You have to ask your electric provider those questions. My electric company had an option called a "time of use" plan where I pay a higher rate during peak times and a lower rate during off peak times (after 10 PM right now.) I set the car to charge after 10 PM when the rates are really low. It's only costs me about $7 -$8 per month to charge my M3 using that system. I also do laundry and stuff like that on the weekends when possible because the price is lower specially on Sundays.

Also, keep in mind that we're in winter now, so if you have electric heat or a heat pump you're going to be paying more for that for the next couple months. That makes a huge difference in my electric bill.

Yeah I just looked into this. Looks awesome. I think i've just been using it during peak hours all the time LOL
 
Yeah I just looked into this. Looks awesome. I think i've just been using it during peak hours all the time LOL
Oops! Once we signed up for TOU, our bills dropped by 30% since we set the cars to charge at night. We would also run the dishwasher or use high energy appliances outside of peak. Now that we have solar and Powerwalls, we can use our solar production or Powerwalls to power the house for free. The Powerwalls cover most of our daily usage so any grid usage is nearly always at the lowest off-peak rate.
 
have consumer's energy right now and it says for the month of December I've used 825 kWh, cost per day is $3.89, and kWh per day is 26. I've also took delivery of my car since last month. I know the electricity bill has to go up but not by $100 lol.

How much was your bill full month before you got the car?

How much was your bill last year same time?

What is your baseline Kwh usage for this time of year historically?

TOU will help in Off Peak hours, set your car to charge in those times.
 
My area doesn't have an EV-specific plan so if you go TOU you really need to study your usage. The more you drive the easier it probably is to figure out since your EV would represent more (as a %) of your total power use.

Current standard (non-TOU) rate:
July-Oct: .10 (rounded figures per kWh)
Nov-June: .09 (rounded figures per kWh)

TOU rates:
TOU costs $3 extra per month off the bat (base service charge).
April-Sep peak: .23, shoulder peak .12, off-peak: .07 (rounded figures per kWh)
Oct-March peak: .21, shoulder peak .12, off-peak: .07 (rounded figures per kWh)

All weekends off-peak.

Spring/Summer peak= 1PM-6PM
Spring/Summer shoulder= 11AM-1PM, 6PM-8PM
Spring/Summer off-peak= 8PM-11AM

Rest of time peak= 6AM-9AM
Rest of time shoulder= 9AM-12PM, 4PM-8PM
Rest of time off-peak=12PM-4PM, 8PM-6AM

If you have electric heat (water or house) and people are home during the day you could easy pay more with TOU.
Controlling other stuff (laundy) is easy.

My electric water heater keeps chugging along so that alone (plus a teacher who is home summers) probably makes it a non-starter for me (especially with cheap NC electricity). The fall/winter schedule would probably save me a little, but the rest not so much.

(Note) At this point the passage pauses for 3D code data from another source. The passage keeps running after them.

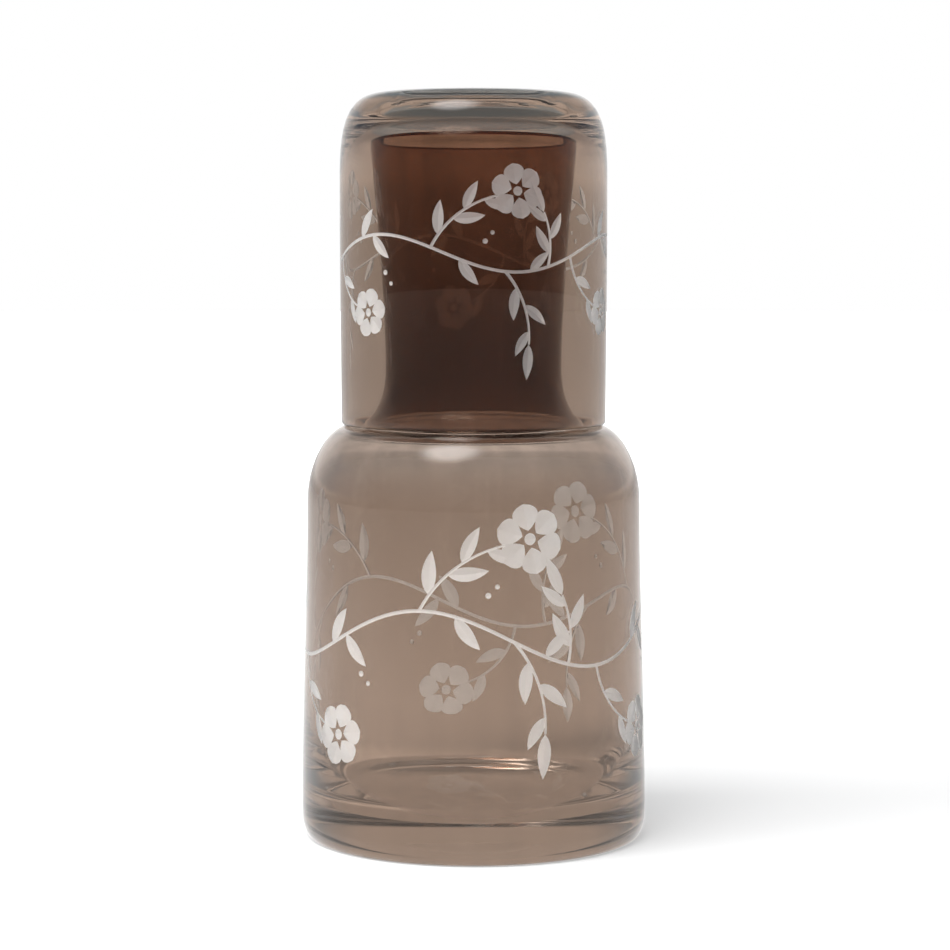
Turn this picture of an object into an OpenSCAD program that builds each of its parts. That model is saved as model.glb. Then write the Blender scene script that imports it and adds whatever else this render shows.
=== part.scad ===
// Bedside carafe with a tumbler that stands upside down over its neck.
// Both are thin-walled blown glass, round about the Z axis. The origin is the
// middle of the carafe's standing ring, and +Z is up. Millimetres.

/* [Carafe body] */
// Widest outside diameter, just above the heel
body_d = 96; // [90:0.5:104]
// Outside diameter where the side meets the shoulder
shoulder_d = 92.4; // [86:0.2:96]
// Height at which the side turns into the shoulder
shoulder_z = 93; // [84:0.5:98]
// Height of the shoulder's crest, where the tumbler's rim rests
crest_z = 115; // [110:0.5:122]
// Thickness of the side wall
body_wall = 1.8; // [1.4:0.1:2.4]
// Thickness of the wall across the crest
crest_wall = 2.2; // [1.6:0.1:3]
// Thickness of the glass floor at its edge
floor_t = 10.5; // [8:0.5:14]

/* [Carafe base] */
// Width of the rounded outer heel
heel_w = 2.6; // [1.4:0.2:4]
// Height of the rounded outer heel
heel_h = 6; // [4:0.5:8]
// Width of the flat ring that the carafe stands on
foot_w = 10; // [6:0.2:13]
// Height of the hollow under the floor
punt_h = 1.6; // [0.8:0.2:3]
// Width of the thick glass between the inside's straight wall and its flat floor
bowl_w = 8; // [6:0.2:11]
// Height at which the inside starts to draw in to the floor
bowl_z = 40; // [34:1:50]
// Lean of the inside wall from upright where it meets the floor, in degrees
bowl_lean = 36; // [20:1:45]
// Radius of the inside corner between wall and floor
bowl_corner_r = 0.8; // [0.4:0.2:3]

/* [Carafe neck] */
// Outside diameter at the neck's waist
neck_d = 48.8; // [46:0.2:51]
// Outside diameter at the neck's rim
neck_rim_d = 57.4; // [54:0.2:60]
// Height of the neck above the crest
neck_h = 80; // [72:0.5:84]
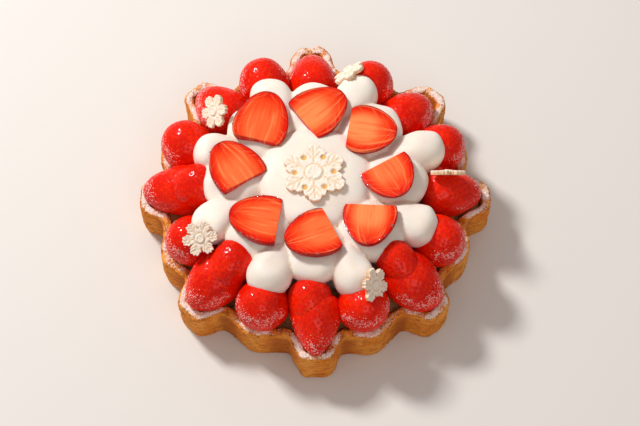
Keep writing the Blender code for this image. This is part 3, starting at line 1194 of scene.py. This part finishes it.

My state simply doesn't offer an attractive off-peak rate when compared to the standard rate.
 
Yep, presuming the weather was similar.

If OP has been wasteful with heat in the car, he may have used ~ 300 - 400 kWh on the car in December. At 15 cents per kWh that would be $45 - $60.

This is not rocket science, I venture a guess where I am at you got 1000 miles it costs about $43, at our 13 cents per kWh in my Model S. I get over 3 miles per Kw(an energy eater in current terms). Still I am waiting for my bill to go up beyond unreasonable. I can't force it higher trying.